## SUPPLIED MATERIAL
☆ ☆ ☆ ☆

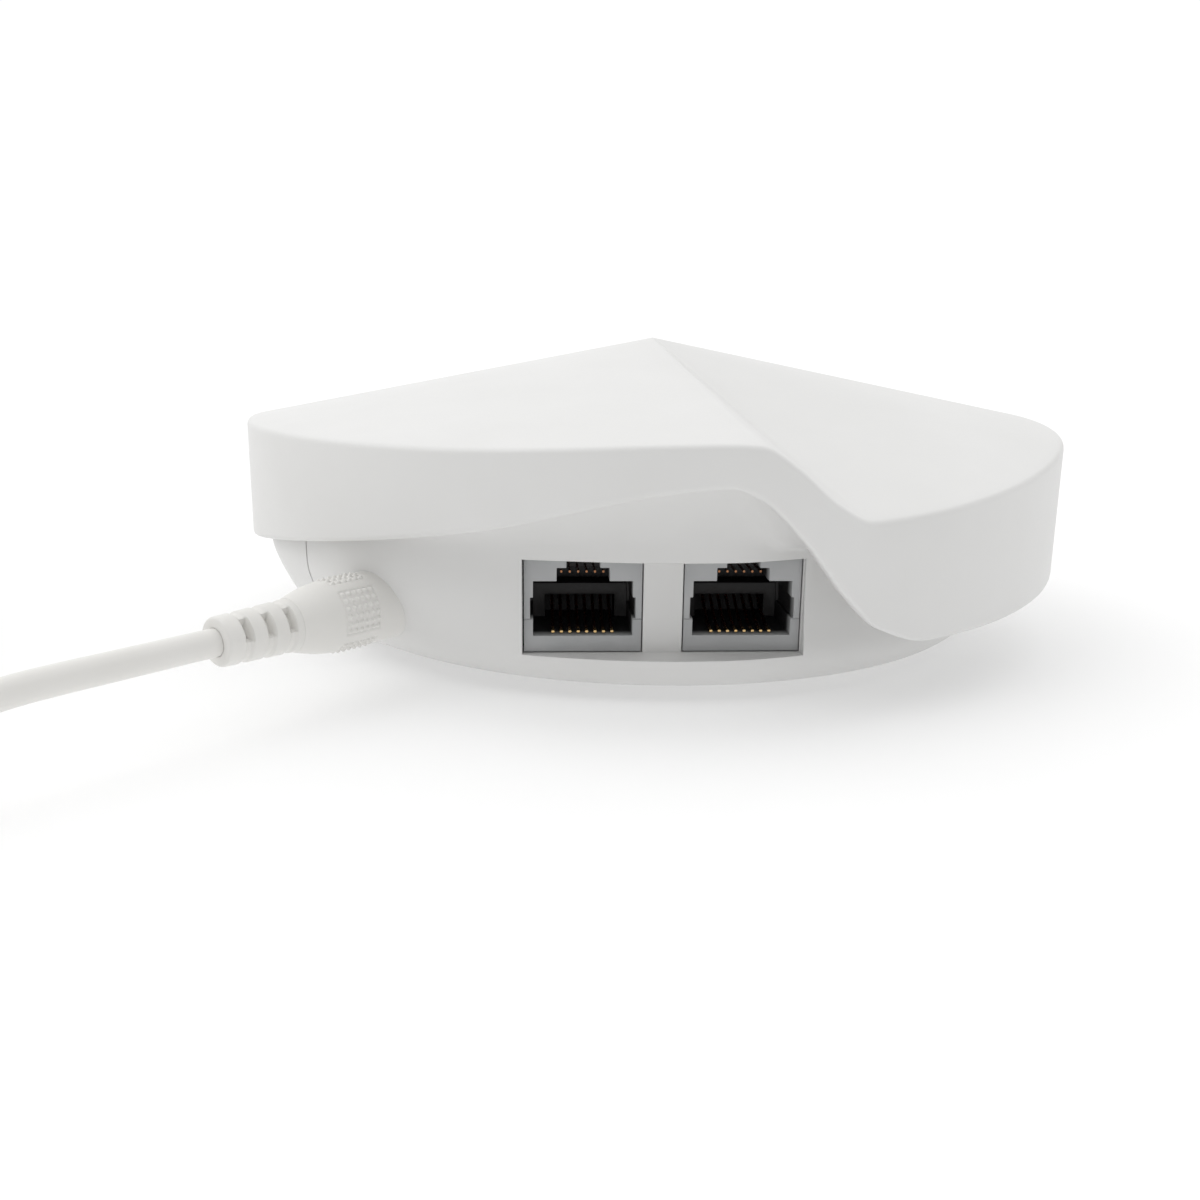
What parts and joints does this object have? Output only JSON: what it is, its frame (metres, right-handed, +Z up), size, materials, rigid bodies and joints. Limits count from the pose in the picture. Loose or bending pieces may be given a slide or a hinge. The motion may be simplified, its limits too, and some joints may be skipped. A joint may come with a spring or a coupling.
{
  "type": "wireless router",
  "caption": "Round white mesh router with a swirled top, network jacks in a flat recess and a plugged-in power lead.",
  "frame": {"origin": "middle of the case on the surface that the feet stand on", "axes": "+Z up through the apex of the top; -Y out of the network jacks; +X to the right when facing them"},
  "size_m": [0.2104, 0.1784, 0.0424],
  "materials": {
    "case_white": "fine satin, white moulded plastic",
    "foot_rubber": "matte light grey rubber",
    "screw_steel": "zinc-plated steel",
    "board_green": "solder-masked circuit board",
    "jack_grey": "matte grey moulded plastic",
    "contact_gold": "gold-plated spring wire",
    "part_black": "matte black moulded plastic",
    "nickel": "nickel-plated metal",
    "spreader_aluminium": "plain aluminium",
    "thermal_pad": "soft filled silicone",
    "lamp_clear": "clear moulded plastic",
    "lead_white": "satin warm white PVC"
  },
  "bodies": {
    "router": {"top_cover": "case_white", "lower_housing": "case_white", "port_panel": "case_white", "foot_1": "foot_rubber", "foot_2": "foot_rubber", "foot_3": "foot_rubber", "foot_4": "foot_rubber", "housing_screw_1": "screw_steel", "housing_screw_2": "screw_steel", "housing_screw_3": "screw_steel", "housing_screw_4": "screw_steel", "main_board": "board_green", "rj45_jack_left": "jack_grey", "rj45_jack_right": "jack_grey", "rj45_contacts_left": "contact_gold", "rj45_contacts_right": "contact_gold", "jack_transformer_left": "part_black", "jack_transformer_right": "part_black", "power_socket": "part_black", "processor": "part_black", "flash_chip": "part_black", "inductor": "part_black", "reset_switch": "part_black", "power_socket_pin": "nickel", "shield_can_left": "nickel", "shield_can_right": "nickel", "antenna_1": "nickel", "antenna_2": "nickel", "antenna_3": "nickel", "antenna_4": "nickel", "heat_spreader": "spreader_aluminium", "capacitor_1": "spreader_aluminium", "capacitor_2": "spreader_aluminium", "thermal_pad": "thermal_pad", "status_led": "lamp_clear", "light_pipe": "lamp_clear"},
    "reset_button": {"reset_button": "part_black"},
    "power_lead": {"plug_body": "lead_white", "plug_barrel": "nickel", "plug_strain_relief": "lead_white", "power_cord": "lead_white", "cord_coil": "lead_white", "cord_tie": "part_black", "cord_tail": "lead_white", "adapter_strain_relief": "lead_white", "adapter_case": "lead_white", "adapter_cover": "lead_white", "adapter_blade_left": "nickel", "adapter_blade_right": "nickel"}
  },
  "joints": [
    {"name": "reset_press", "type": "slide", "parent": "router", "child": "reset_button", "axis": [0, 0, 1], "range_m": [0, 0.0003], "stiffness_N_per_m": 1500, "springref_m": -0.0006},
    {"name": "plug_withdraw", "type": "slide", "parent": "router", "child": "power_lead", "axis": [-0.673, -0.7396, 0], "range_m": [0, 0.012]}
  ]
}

☆ ☆ ☆ ☆

## WORK INSTRUCTIONS
Give every line of the material again, exactly as it reads.

## THE RESPONSE
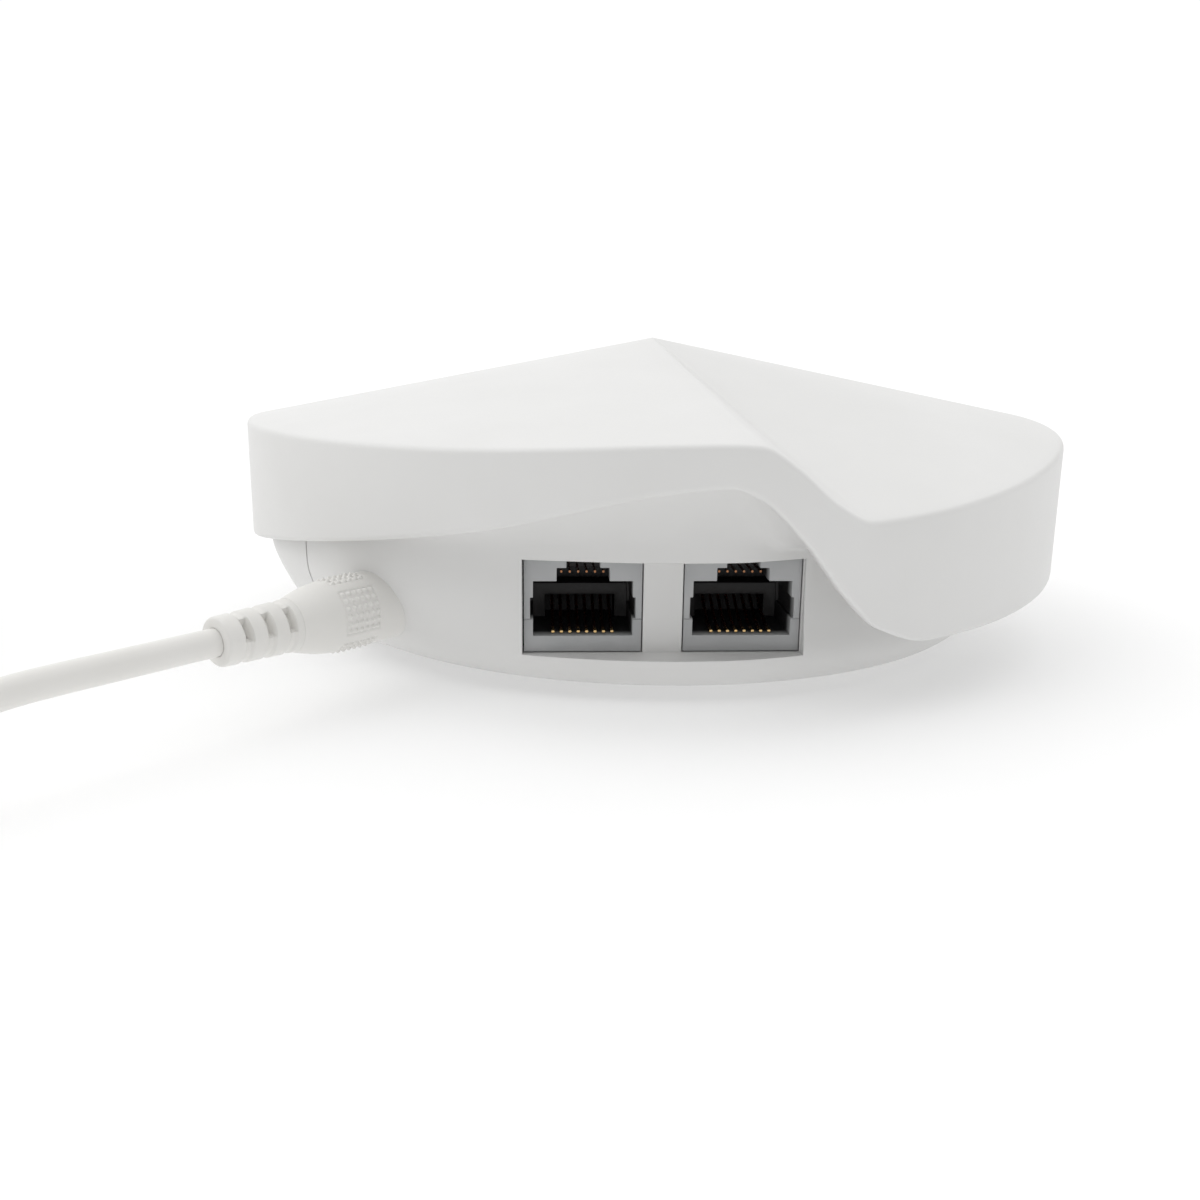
What parts and joints does this object have? Output only JSON: what it is, its frame (metres, right-handed, +Z up), size, materials, rigid bodies and joints. Limits count from the pose in the picture. Loose or bending pieces may be given a slide or a hinge. The motion may be simplified, its limits too, and some joints may be skipped. A joint may come with a spring or a coupling.
{
  "type": "wireless router",
  "caption": "Round white mesh router with a swirled top, network jacks in a flat recess and a plugged-in power lead.",
  "frame": {"origin": "middle of the case on the surface that the feet stand on", "axes": "+Z up through the apex of the top; -Y out of the network jacks; +X to the right when facing them"},
  "size_m": [0.2104, 0.1784, 0.0424],
  "materials": {
    "case_white": "fine satin, white moulded plastic",
    "foot_rubber": "matte light grey rubber",
    "screw_steel": "zinc-plated steel",
    "board_green": "solder-masked circuit board",
    "jack_grey": "matte grey moulded plastic",
    "contact_gold": "gold-plated spring wire",
    "part_black": "matte black moulded plastic",
    "nickel": "nickel-plated metal",
    "spreader_aluminium": "plain aluminium",
    "thermal_pad": "soft filled silicone",
    "lamp_clear": "clear moulded plastic",
    "lead_white": "satin warm white PVC"
  },
  "bodies": {
    "router": {"top_cover": "case_white", "lower_housing": "case_white", "port_panel": "case_white", "foot_1": "foot_rubber", "foot_2": "foot_rubber", "foot_3": "foot_rubber", "foot_4": "foot_rubber", "housing_screw_1": "screw_steel", "housing_screw_2": "screw_steel", "housing_screw_3": "screw_steel", "housing_screw_4": "screw_steel", "main_board": "board_green", "rj45_jack_left": "jack_grey", "rj45_jack_right": "jack_grey", "rj45_contacts_left": "contact_gold", "rj45_contacts_right": "contact_gold", "jack_transformer_left": "part_black", "jack_transformer_right": "part_black", "power_socket": "part_black", "processor": "part_black", "flash_chip": "part_black", "inductor": "part_black", "reset_switch": "part_black", "power_socket_pin": "nickel", "shield_can_left": "nickel", "shield_can_right": "nickel", "antenna_1": "nickel", "antenna_2": "nickel", "antenna_3": "nickel", "antenna_4": "nickel", "heat_spreader": "spreader_aluminium", "capacitor_1": "spreader_aluminium", "capacitor_2": "spreader_aluminium", "thermal_pad": "thermal_pad", "status_led": "lamp_clear", "light_pipe": "lamp_clear"},
    "reset_button": {"reset_button": "part_black"},
    "power_lead": {"plug_body": "lead_white", "plug_barrel": "nickel", "plug_strain_relief": "lead_white", "power_cord": "lead_white", "cord_coil": "lead_white", "cord_tie": "part_black", "cord_tail": "lead_white", "adapter_strain_relief": "lead_white", "adapter_case": "lead_white", "adapter_cover": "lead_white", "adapter_blade_left": "nickel", "adapter_blade_right": "nickel"}
  },
  "joints": [
    {"name": "reset_press", "type": "slide", "parent": "router", "child": "reset_button", "axis": [0, 0, 1], "range_m": [0, 0.0003], "stiffness_N_per_m": 1500, "springref_m": -0.0006},
    {"name": "plug_withdraw", "type": "slide", "parent": "router", "child": "power_lead", "axis": [-0.673, -0.7396, 0], "range_m": [0, 0.012]}
  ]
}